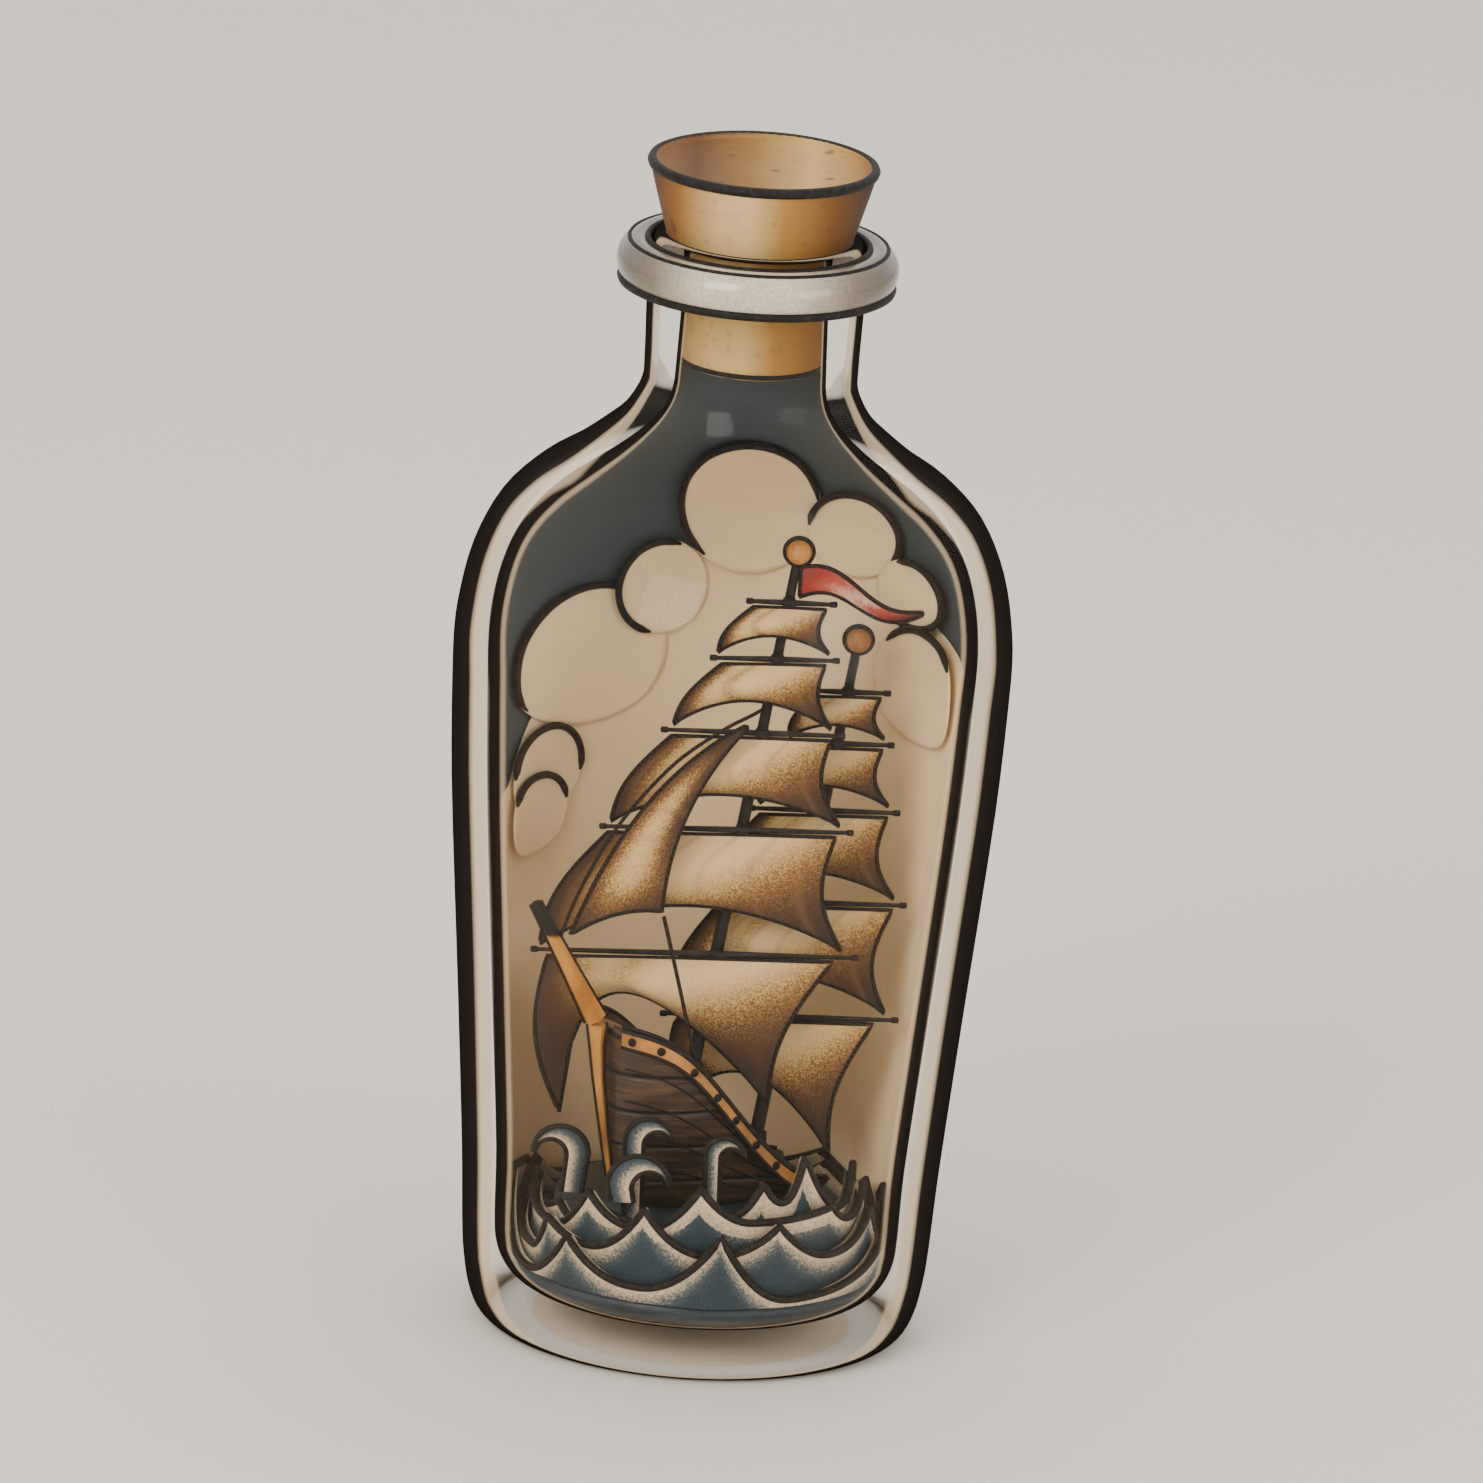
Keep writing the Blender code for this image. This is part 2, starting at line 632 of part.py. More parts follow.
def course_corners(yards, foot, hem):
    _yard, left, left_z, right, right_z = yards[0]
    depth = mast_point(foot, (left_z + right_z) / 2).y - YARD_FORWARD
    (hem_left, hem_left_z), (hem_right, hem_right_z) = hem
    return [Vector((left + 3.0, depth, left_z - SAIL_CLEARANCE)),
            Vector((right - 4.6, depth, right_z - SAIL_CLEARANCE)),
            Vector((hem_left, depth, hem_left_z)), Vector((hem_right, depth - 0.5, hem_right_z))]


def build_mast(name, foot, top, group):
    points = [foot, mast_point(foot, foot.z + 0.5 * (top - foot.z)), mast_point(foot, top)]
    radii = [MAST_RADIUS[0], sum(MAST_RADIUS) / 2, MAST_RADIUS[1]]
    return bar(name, points, radii, group, spar_material())


def build_rig(prefix, foot, top, yards, sails, hem, course_shape, group):
    """One mast on its hinge, with the yards and sails that swing round it."""
    hinge = pivot(prefix + "_mast_hinge", foot + Vector((0.0, 0.0, HINGE_HEIGHT)), group)
    swivel = pivot(prefix + "_yards_swivel", mast_point(foot, yards[0][2]), group)
    hang(swivel, hinge)
    mast = build_mast(prefix + "_mast", foot, top, group)
    hang(mast, hinge)
    truck = ball(prefix + "_truck", mast_point(foot, top + TRUCK_RADIUS + GAP), TRUCK_RADIUS, group,
                 gold_material())
    hang(truck, hinge)
    parts = [build_yard(spec, foot, group) for spec in yards]
    for spec in sails:
        parts.append(sail(spec[0], sail_corners(spec, yards, foot), spec[5], spec[6], spec[7], 1.0, group))
    leech, belly, arch, skew = course_shape
    parts.append(sail(prefix + "_course", course_corners(yards, foot, hem), leech, belly, arch, skew, group))
    for part in parts:
        part.parent = swivel
        part.matrix_parent_inverse = Matrix.Translation(-(hinge.location + swivel.matrix_parent_inverse
                                                          @ swivel.location))
    return hinge


def bezier(points, t):
    first, control, last = points
    return first * (1 - t) ** 2 + control * 2 * t * (1 - t) + last * t ** 2


def build_headsail(group):
    bar("fore_stay", STAY_POINTS, [STAY_RADIUS] * len(STAY_POINTS), group, line_material())
    bar("jib_sheet", SHEET_POINTS, [STAY_RADIUS] * len(SHEET_POINTS), group, line_material())

    def place(u, v):
        point = bezier(JIB_LUFF, v).lerp(bezier(JIB_LEECH, v), u)
        point.z += 1.6 * 4 * u * (1 - u) * v ** 3
        point.y -= 1.2 * math.sin(math.pi * u) * math.sin(math.pi * v)
        return point
    sheet("jib", 6, 10, place, SAIL_THICKNESS, group, sail_material())


def build_pennant(hinge, group):
    root = mast_point(FORE_FOOT, PENNANT_HEIGHT)

    def place(u, v):
        half = PENNANT_HOIST / 2 * (1 - u) ** 0.75 + 0.25
        wave = 1.9 * math.cos(5.82 * (u - 0.2)) - 0.35
        return (root.x + MAST_RADIUS[1] + 0.5 + PENNANT_LENGTH * u,
                root.y - 12.0 * u ** 1.3,
                root.z + wave + half * (2 * v - 1))
    flag = sheet("pennant", 12, 2, place, SAIL_THICKNESS, group, pennant_material())
    hang(flag, hinge)


def build_ship(group):
    build_hull(group)
    build_strake("strake_port", 1, group)
    build_strake("strake_starboard", -1, group)
    build_bow(group)
    build_step("fore_step", FORE_FOOT, group)
    build_step("main_step", MAIN_FOOT, group)
    fore = build_rig("fore", FORE_FOOT, FORE_TOP, FORE_YARDS, FORE_SAILS, FORE_COURSE_FOOT,
                     (3.6, 2.6, 22.0, 0.55), group)
    build_rig("main", MAIN_FOOT, MAIN_TOP, MAIN_YARDS, MAIN_SAILS, MAIN_COURSE_FOOT,
              (3.2, 2.6, 7.5, 1.0), group)
    build_headsail(group)
    build_pennant(fore, group)


def main():
    clear_scene()
    group = make_collection(COLLECTION)
    build_bottle(group)
    build_sky(group)
    build_clouds(group)
    build_sea(group)
    build_ship(group)


main()
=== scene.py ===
import math
import bpy
from mathutils import Matrix, Vector


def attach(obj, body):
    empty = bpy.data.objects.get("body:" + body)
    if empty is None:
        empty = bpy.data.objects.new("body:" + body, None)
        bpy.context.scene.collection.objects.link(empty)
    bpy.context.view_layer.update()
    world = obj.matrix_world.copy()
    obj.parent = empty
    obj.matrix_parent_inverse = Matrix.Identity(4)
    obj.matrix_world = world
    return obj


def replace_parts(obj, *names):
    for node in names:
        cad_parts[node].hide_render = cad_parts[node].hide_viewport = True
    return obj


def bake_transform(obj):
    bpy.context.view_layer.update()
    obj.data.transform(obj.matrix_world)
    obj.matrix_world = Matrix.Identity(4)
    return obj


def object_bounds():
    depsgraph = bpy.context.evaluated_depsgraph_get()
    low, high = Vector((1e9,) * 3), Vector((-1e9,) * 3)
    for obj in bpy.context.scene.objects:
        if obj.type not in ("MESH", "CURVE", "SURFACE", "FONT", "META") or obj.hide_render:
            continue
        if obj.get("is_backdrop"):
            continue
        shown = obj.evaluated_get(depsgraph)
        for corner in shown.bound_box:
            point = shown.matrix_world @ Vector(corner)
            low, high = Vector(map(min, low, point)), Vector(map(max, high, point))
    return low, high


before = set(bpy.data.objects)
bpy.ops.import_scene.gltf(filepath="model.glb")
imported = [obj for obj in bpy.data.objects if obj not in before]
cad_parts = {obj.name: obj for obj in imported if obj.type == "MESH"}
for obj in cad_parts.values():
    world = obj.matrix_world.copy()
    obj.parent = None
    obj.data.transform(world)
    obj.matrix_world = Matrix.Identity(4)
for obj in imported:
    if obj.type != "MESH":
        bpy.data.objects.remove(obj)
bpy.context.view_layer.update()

MM = 0.001
ROOT = "bottle"
HEADING = math.radians(58.0)
AFT = Vector((math.sin(HEADING), math.cos(HEADING), 0.0))
PORT = Vector((math.cos(HEADING), -math.sin(HEADING), 0.0))
STEM_HEAD = Vector((-17.8, -9.6, 0.0))
HULL_BOTTOM = 22.3
INNER = [(10.0, 34.0), (14.5, 35.5), (29.6, 36.1), (57.0, 38.4), (93.2, 41.4), (121.3, 42.9),
         (129.6, 42.6), (137.8, 40.8), (143.9, 37.9), (149.3, 33.2), (153.6, 27.8),
         (157.9, 22.3), (161.9, 18.0), (165.2, 15.3), (168.4, 13.8), (172.5, 13.2),
         (197.0, 13.2)]


# ---------------------------------------------------------------- camera and studio
def build_camera():
    tilt = math.radians(16.5)
    roll = math.radians(3.7)
    right = Vector((math.cos(roll), math.sin(tilt) * math.sin(roll), math.cos(tilt) * math.sin(roll)))
    up = Vector((-math.sin(roll), math.sin(tilt) * math.cos(roll), math.cos(tilt) * math.cos(roll)))
    back = Vector((0.0, -math.cos(tilt), math.sin(tilt)))
    lens = bpy.data.cameras.new("camera")
    lens.lens = 500.0
    lens.sensor_width = 36.0
    lens.clip_start = 0.05
    lens.clip_end = 40.0
    camera = bpy.data.objects.new("camera", lens)
    bpy.context.scene.collection.objects.link(camera)
    place = Matrix((right, up, back)).transposed().to_4x4()
    place.translation = Vector((0.002525, 0.0, 0.106344)) + back * 3.61271
    camera.matrix_world = place
    bpy.context.scene.camera = camera


def area_light(name, size, power, place, colour=(1.0, 1.0, 1.0)):
    lamp = bpy.data.lights.new(name, "AREA")
    lamp.shape = "RECTANGLE"
    lamp.size = size[0]
    lamp.size_y = size[1]
    lamp.energy = power
    lamp.color = colour
    item = bpy.data.objects.new(name, lamp)
    bpy.context.scene.collection.objects.link(item)
    item.location = place
    aim = Vector((0.0, 0.0, 0.1)) - Vector(place)
    item.rotation_euler = aim.to_track_quat("-Z", "Y").to_euler()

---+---

• REQUIRED TASK
Beginning at the top of the data, please return every line until and including the line containing "return bar(name, points, radii, group, spar_material())", copied exactly, and nothing past it.

• WRITTEN ANSWER
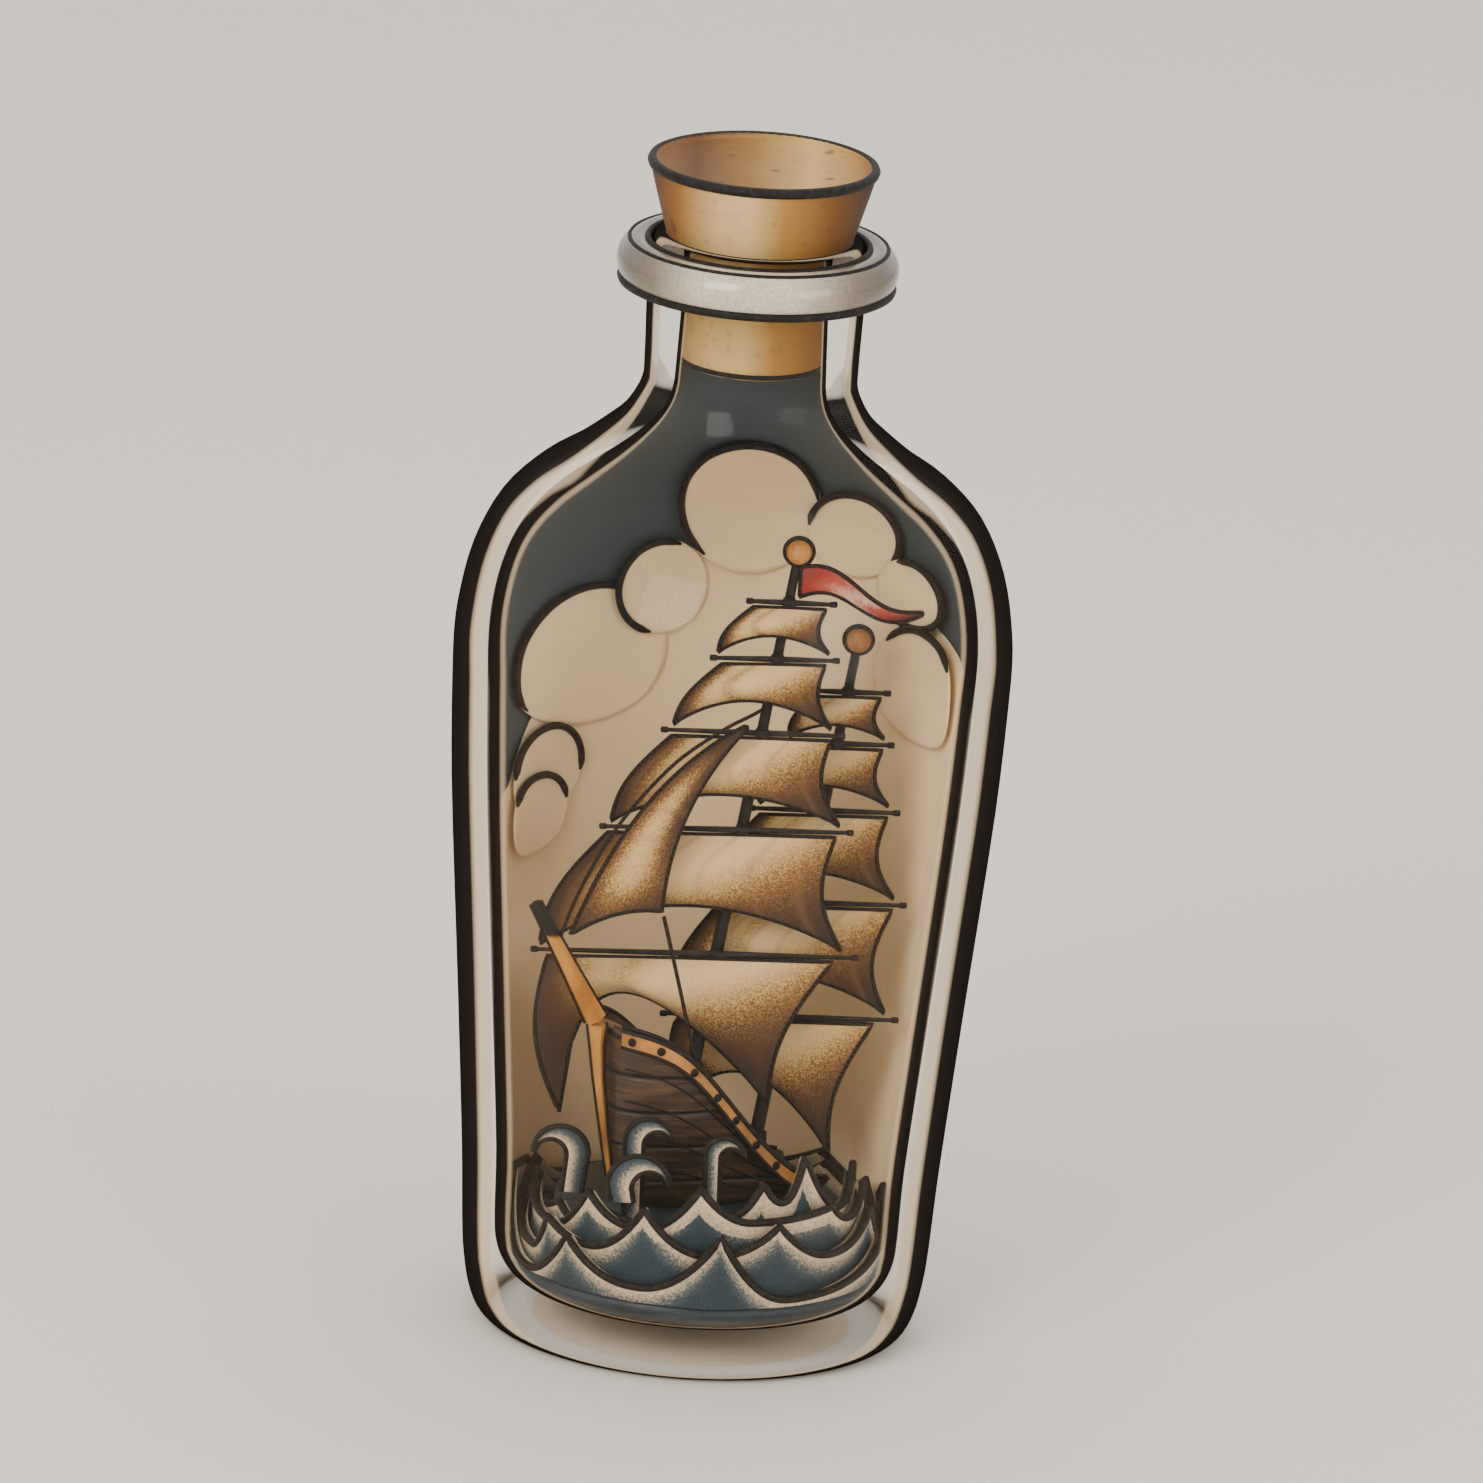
Keep writing the Blender code for this image. This is part 2, starting at line 632 of part.py. More parts follow.
def course_corners(yards, foot, hem):
    _yard, left, left_z, right, right_z = yards[0]
    depth = mast_point(foot, (left_z + right_z) / 2).y - YARD_FORWARD
    (hem_left, hem_left_z), (hem_right, hem_right_z) = hem
    return [Vector((left + 3.0, depth, left_z - SAIL_CLEARANCE)),
            Vector((right - 4.6, depth, right_z - SAIL_CLEARANCE)),
            Vector((hem_left, depth, hem_left_z)), Vector((hem_right, depth - 0.5, hem_right_z))]


def build_mast(name, foot, top, group):
    points = [foot, mast_point(foot, foot.z + 0.5 * (top - foot.z)), mast_point(foot, top)]
    radii = [MAST_RADIUS[0], sum(MAST_RADIUS) / 2, MAST_RADIUS[1]]
    return bar(name, points, radii, group, spar_material())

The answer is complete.